Excerpted records
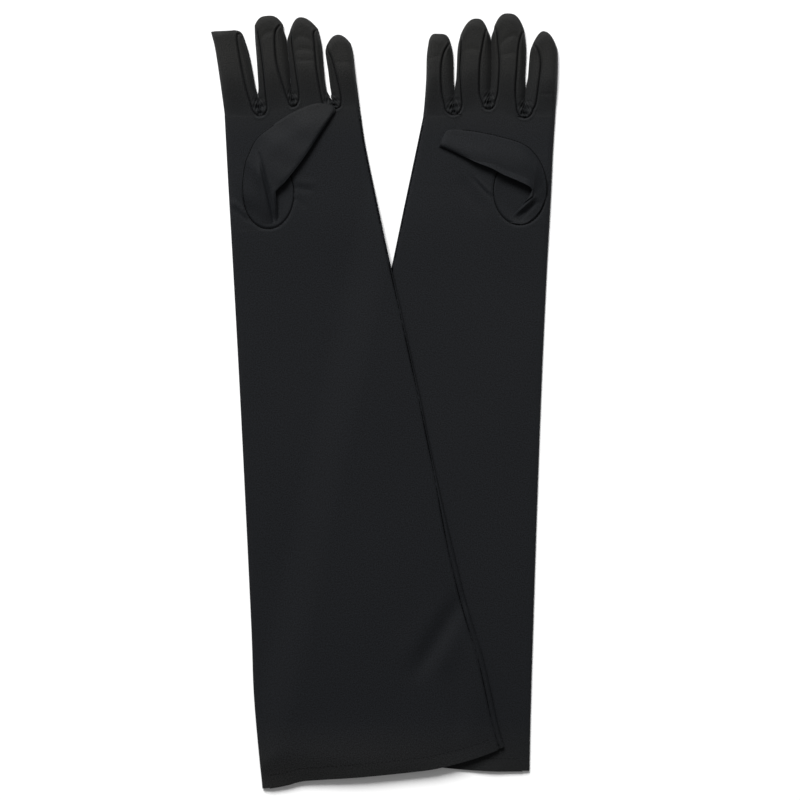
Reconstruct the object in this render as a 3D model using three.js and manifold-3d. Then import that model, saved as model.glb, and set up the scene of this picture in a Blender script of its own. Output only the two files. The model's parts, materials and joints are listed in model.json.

...

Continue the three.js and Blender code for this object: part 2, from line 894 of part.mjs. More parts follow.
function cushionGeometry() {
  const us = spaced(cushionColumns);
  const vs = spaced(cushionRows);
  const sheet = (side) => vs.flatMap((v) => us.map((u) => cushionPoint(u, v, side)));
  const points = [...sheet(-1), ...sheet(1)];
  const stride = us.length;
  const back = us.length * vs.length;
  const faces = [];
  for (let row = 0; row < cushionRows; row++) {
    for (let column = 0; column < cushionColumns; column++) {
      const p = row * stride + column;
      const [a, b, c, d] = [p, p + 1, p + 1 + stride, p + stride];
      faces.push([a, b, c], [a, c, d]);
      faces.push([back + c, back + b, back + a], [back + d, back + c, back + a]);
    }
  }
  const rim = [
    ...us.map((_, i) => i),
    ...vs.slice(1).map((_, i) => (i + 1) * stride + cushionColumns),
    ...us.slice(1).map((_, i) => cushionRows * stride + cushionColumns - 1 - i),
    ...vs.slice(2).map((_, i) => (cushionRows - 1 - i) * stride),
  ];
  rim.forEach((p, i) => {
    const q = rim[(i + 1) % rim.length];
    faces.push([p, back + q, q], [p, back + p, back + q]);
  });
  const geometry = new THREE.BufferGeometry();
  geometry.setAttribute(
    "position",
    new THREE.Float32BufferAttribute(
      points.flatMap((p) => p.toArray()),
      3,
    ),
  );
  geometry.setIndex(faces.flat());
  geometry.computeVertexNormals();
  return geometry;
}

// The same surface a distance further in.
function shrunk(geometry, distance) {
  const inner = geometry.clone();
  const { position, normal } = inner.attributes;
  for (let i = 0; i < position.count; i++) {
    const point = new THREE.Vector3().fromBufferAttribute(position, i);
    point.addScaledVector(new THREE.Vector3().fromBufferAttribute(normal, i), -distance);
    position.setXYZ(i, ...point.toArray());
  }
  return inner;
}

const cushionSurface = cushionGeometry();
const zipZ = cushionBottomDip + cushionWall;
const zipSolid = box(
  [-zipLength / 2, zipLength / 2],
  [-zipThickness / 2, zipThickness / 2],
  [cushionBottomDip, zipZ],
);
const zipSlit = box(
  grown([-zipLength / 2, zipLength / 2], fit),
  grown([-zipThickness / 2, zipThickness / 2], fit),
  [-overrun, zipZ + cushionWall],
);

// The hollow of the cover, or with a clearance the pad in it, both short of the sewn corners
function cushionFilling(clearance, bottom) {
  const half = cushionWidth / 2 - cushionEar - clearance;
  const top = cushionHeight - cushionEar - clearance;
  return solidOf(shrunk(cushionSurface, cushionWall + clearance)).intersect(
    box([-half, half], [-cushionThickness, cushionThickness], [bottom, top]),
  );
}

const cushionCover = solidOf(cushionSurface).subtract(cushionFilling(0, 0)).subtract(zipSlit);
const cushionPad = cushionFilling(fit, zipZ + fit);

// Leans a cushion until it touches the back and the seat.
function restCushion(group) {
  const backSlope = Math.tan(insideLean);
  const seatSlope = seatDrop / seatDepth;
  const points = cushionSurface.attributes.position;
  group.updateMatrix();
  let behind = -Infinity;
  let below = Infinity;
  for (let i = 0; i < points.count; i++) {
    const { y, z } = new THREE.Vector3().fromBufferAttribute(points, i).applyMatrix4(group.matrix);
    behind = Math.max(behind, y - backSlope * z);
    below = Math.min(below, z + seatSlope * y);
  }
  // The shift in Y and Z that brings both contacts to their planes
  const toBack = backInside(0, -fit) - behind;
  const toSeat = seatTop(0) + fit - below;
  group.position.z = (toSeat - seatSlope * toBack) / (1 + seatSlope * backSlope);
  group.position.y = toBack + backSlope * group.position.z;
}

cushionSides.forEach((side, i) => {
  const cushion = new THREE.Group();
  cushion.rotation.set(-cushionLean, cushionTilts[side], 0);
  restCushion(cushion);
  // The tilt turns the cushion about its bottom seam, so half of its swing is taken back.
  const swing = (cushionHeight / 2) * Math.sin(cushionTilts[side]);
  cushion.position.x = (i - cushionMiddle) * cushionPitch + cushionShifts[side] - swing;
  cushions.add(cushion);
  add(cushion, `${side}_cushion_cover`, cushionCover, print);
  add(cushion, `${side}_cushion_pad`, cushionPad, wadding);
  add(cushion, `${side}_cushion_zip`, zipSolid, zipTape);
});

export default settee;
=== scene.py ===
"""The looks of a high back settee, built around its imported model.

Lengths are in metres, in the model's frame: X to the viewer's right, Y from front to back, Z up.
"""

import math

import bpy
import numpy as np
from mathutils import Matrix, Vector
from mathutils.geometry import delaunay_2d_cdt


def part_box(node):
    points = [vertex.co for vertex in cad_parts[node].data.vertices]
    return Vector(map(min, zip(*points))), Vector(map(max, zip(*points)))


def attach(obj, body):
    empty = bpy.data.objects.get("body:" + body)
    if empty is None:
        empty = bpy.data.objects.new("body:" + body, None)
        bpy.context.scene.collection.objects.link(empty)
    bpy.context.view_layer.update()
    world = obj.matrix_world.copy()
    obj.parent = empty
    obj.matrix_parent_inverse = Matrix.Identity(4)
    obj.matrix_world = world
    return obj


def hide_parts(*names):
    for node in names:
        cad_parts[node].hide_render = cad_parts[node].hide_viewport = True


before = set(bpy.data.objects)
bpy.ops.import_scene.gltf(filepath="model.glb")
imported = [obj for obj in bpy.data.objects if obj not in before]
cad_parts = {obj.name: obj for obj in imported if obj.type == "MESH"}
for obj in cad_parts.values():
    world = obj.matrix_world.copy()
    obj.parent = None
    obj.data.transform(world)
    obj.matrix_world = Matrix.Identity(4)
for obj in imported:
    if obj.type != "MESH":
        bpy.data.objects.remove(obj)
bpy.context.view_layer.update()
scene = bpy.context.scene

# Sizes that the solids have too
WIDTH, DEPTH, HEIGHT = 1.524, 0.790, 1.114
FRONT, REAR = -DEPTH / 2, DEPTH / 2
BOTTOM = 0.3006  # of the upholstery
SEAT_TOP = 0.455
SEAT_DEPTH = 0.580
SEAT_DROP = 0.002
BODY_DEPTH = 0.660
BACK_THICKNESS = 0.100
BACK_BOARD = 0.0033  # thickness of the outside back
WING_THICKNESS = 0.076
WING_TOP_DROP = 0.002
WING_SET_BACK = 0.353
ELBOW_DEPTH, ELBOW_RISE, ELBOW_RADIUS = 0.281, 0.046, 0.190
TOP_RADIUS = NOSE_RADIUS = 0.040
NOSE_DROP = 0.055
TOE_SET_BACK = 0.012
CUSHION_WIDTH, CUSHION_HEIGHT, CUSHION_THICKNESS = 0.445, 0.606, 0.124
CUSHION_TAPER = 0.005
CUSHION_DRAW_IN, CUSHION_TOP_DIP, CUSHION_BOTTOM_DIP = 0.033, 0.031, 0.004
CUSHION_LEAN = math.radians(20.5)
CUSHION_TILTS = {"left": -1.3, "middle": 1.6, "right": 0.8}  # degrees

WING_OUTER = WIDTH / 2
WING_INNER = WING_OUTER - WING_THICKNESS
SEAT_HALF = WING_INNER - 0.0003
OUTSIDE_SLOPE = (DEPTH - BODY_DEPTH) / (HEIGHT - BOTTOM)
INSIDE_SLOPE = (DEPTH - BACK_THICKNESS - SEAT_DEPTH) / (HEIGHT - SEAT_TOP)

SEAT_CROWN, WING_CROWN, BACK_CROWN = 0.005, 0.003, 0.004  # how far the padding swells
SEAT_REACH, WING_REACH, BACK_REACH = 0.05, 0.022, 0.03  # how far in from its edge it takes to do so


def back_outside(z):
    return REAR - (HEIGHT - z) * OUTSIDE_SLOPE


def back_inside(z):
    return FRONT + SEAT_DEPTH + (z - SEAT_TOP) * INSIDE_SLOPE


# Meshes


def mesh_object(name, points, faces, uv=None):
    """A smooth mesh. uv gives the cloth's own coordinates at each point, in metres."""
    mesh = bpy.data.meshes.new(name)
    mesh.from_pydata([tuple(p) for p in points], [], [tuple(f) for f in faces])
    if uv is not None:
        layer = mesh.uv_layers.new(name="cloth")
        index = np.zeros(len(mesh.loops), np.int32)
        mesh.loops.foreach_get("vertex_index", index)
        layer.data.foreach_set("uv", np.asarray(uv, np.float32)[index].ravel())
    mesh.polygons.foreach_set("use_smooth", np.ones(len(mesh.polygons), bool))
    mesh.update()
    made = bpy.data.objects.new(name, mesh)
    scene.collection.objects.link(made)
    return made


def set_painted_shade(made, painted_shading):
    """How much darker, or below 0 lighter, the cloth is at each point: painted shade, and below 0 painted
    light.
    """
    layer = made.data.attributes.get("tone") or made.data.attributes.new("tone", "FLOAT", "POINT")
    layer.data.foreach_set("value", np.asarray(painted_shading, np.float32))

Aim
Among the lines of the data, identify those with the word "Blender". Copy each of them.

Written response
Reconstruct the object in this render as a 3D model using three.js and manifold-3d. Then import that model, saved as model.glb, and set up the scene of this picture in a Blender script of its own. Output only the two files. The model's parts, materials and joints are listed in model.json.
Continue the three.js and Blender code for this object: part 2, from line 894 of part.mjs. More parts follow.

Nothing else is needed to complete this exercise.